Environmental concern for the Mississippi River is not a recent phenomenon, according to a government scientist who studies the waterway.
Claude Strauser of the U.S. Army Corps of Engineers gave the first in a year-long series of Cape Girardeau bicentennial lectures Friday night at Southeast Missouri State University.
Strauser focused his talk on the 195-mile portion of the Mississippi between St. Louis and Cairo, and the concern the federal government has had in maintaining a navigational channel.
Strauser, chief of the potamology section at the Corps' St. Louis office, explained to the 85 people attending the lecture that potamology is the study or science of rivers.
Using the 75-year-cycle of Halley's Comet appearance and the birth of Mark Twain, both in April 1835, Strauser illustrated the drastic changes that have occurred to the Middle Mississippi River from that time period to the present.
During the period, Strauser said the Middle Mississippi River went from a swift, narrow, wilderness river to an abused, slow-moving, wide and shallow river, and finally, back to near the same kind of river as the early settlers found in the early 1800s.
When Mark Twain was born, and before the full effects of man on the river were felt, Strauser said the surface area of the Middle Mississippi's riverbed area between St. Louis and Cairo was about 95 square miles, with 14 square miles of island surface.
By the late 1800s, the Middle Mississippi's riverbed had expanded to 128 square miles with 35 square miles of islands. To put it another way, Strauser explained that in 1821, the average width of the river between St. Louis and Cairo was 3,600 feet. By 1888, the river had widened itself through bank erosion to become, on the average, over a mile wide in many locations.
"The rapid development of the Mississippi Valley by man and the arrival of the steamboat at St. Louis had a tremendous impact on the deterioration of river," Strauser said. "As more and more trees were cut away from the edge of the river for steamboat fuel, new house and other construction needs, the riverbanks caved from erosion caused by the current and increased flooding. As a result the river became wider and more and more shallow.
"It was no accident that by the mid- to late 1800s, the number of steamboat accidents due to shallow water rose dramatically."
Strauser said concerns about the deteriorating condition of the river were voiced by boat owners, merchants, and the people who lived along the river.
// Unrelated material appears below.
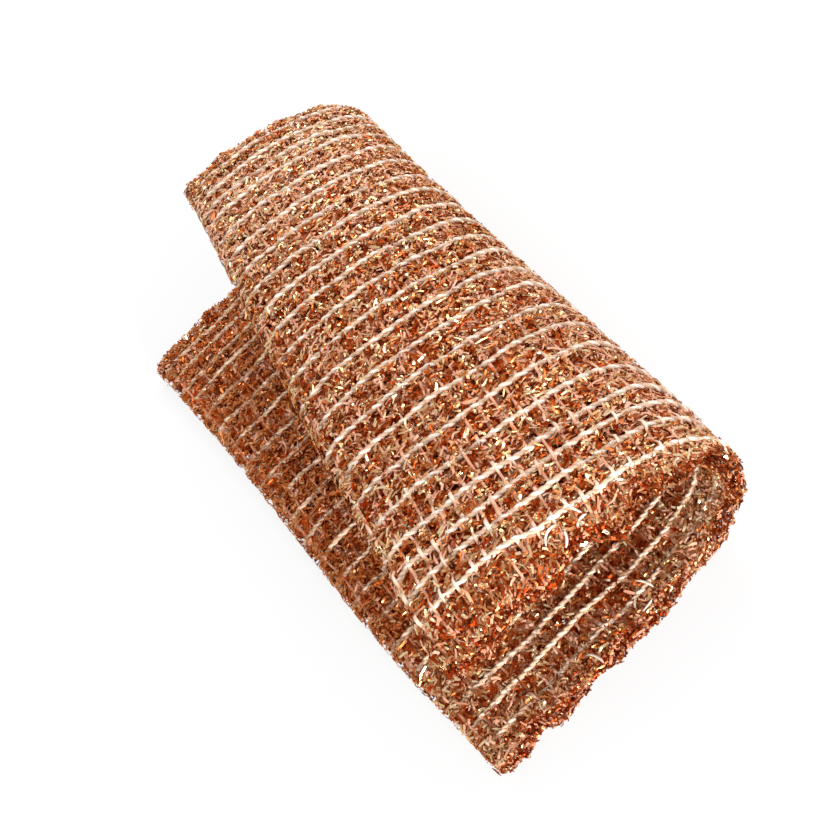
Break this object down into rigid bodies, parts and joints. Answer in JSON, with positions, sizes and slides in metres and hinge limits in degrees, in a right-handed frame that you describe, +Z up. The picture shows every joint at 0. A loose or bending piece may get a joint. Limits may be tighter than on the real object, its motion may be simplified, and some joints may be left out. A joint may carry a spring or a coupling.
{
  "type": "scrubbing cloth",
  "caption": "Springy knitted scrubbing cloth of copper tinsel with white rib cords, folded over once into an open roll; the flap presses down and opens out flat.",
  "frame": {"origin": "middle of the underside of the folded cloth's bounding box, on the surface that it lies on", "axes": "+Y along the roll from the near end to the far end, +X across the lower layer towards the fold, +Z up"},
  "size_m": [0.0732, 0.1396, 0.0433],
  "materials": {
    "copper_tinsel": "bright copper tinsel ribbon, knitted",
    "white_yarn": "matt white twisted yarn"
  },
  "bodies": {
    "lower_layer": {"lower_tube": "copper_tinsel", "lower_rib_01": "white_yarn", "lower_rib_02": "white_yarn", "lower_rib_03": "white_yarn", "lower_rib_04": "white_yarn", "lower_rib_05": "white_yarn", "lower_rib_06": "white_yarn", "lower_rib_07": "white_yarn", "lower_rib_08": "white_yarn", "lower_rib_09": "white_yarn", "lower_rib_10": "white_yarn", "lower_rib_11": "white_yarn", "lower_rib_12": "white_yarn", "lower_rib_13": "white_yarn", "lower_rib_14": "white_yarn", "lower_rib_15": "white_yarn", "lower_rib_16": "white_yarn", "lower_rib_17": "white_yarn", "lower_rib_18": "white_yarn", "lower_rib_19": "white_yarn", "lower_rib_20": "white_yarn", "lower_rib_21": "white_yarn", "lower_rib_22": "white_yarn"},
    "fold_strip": {"fold_outer_ply": "copper_tinsel", "fold_inner_ply": "copper_tinsel", "fold_outer_net": "white_yarn", "fold_inner_net": "white_yarn"},
    "flap": {"flap_tube": "copper_tinsel", "flap_rib_01": "white_yarn", "flap_rib_02": "white_yarn", "flap_rib_03": "white_yarn", "flap_rib_04": "white_yarn", "flap_rib_05": "white_yarn", "flap_rib_06": "white_yarn", "flap_rib_07": "white_yarn", "flap_rib_08": "white_yarn", "flap_rib_09": "white_yarn", "flap_rib_10": "white_yarn", "flap_rib_11": "white_yarn", "flap_rib_12": "white_yarn", "flap_rib_13": "white_yarn", "flap_rib_14": "white_yarn", "flap_rib_15": "white_yarn", "flap_rib_16": "white_yarn", "flap_rib_17": "white_yarn", "flap_rib_18": "white_yarn", "flap_rib_19": "white_yarn", "flap_rib_20": "white_yarn", "flap_rib_21": "white_yarn", "flap_rib_22": "white_yarn"}
  },
  "joints": [
    {"name": "lower_fold", "type": "hinge", "parent": "lower_layer", "child": "fold_strip", "pos_m": [0.02486, 0.00024, 0.0054], "axis": [0.0834, 0.9965, -0.0106], "range_deg": [-12, 85], "stiffness_Nm_per_rad": 0.03},
    {"name": "upper_fold", "type": "hinge", "parent": "fold_strip", "child": "flap", "pos_m": [0.02435, -0.00065, 0.03032], "axis": [0.0833, 0.9955, -0.0459], "range_deg": [-12, 85], "stiffness_Nm_per_rad": 0.03}
  ],
  "couplings": [
    {"joint": "upper_fold", "follows": "lower_fold", "ratio": 1}
  ]
}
All depended on the steamboat and the Mississippi River as their lifeline to commerce and civilization, Stauser said.
Congress authorized the Corps of Engineers to see what could be done about reversing the deterioration of the Middle Mississippi. In 1880, after considerable study and debate, Congress directed the Corps to "obtain and maintain a safe and dependable navigation channel, and restore the river to its once majestic condition."
To achieve what Strauser said was considered by many, including Mark Twain, an almost impossible task, the Corps had to develop a philosophy and plan.
He said military engineers studying the magnitude of the problem quickly realized man could never fully control the forces that characterize the Middle Mississippi River. Instead, they suggested the Corps use the assistance of nature and the river rather than oppose them.
"As one engineer noted, `A mighty river is impatient under restraint. It can be led, but not driven,'" Strauser said. "This is basically the policy the Corps still follows today."
Did the policy work?
"We've pretty much put the river back like people saw it in the early 1800s, while maintaining the navigation channel for continued commerce," said Strauser.
Strauser says the Middle Mississippi River continues to be a lifeline ... not just of the towns along the river, but of the entire nation. He noted most of the grain produced in the United States passes by Cape Girardeau in river barges bound for New Orleans for world export markets. In return, other barges bring upstream other vital bulk commodities, such as oil and petrochemicals, coal, and raw materials for industry.
Strauser said in 1990, an all-time record tonnage moved up and down the Mississippi River. That year, a record 120 million tons of commerce passed by Cape Girardeau.
The next lecture in the bicentennial series, "The Indians of the Cape Girardeau Area," will be presented Dec. 11 by Carol Morrow of Southeast Missouri State University. The lectures are sponsored by the Cape Girardeau Bicentennial Commission and Southeast Missouri State University.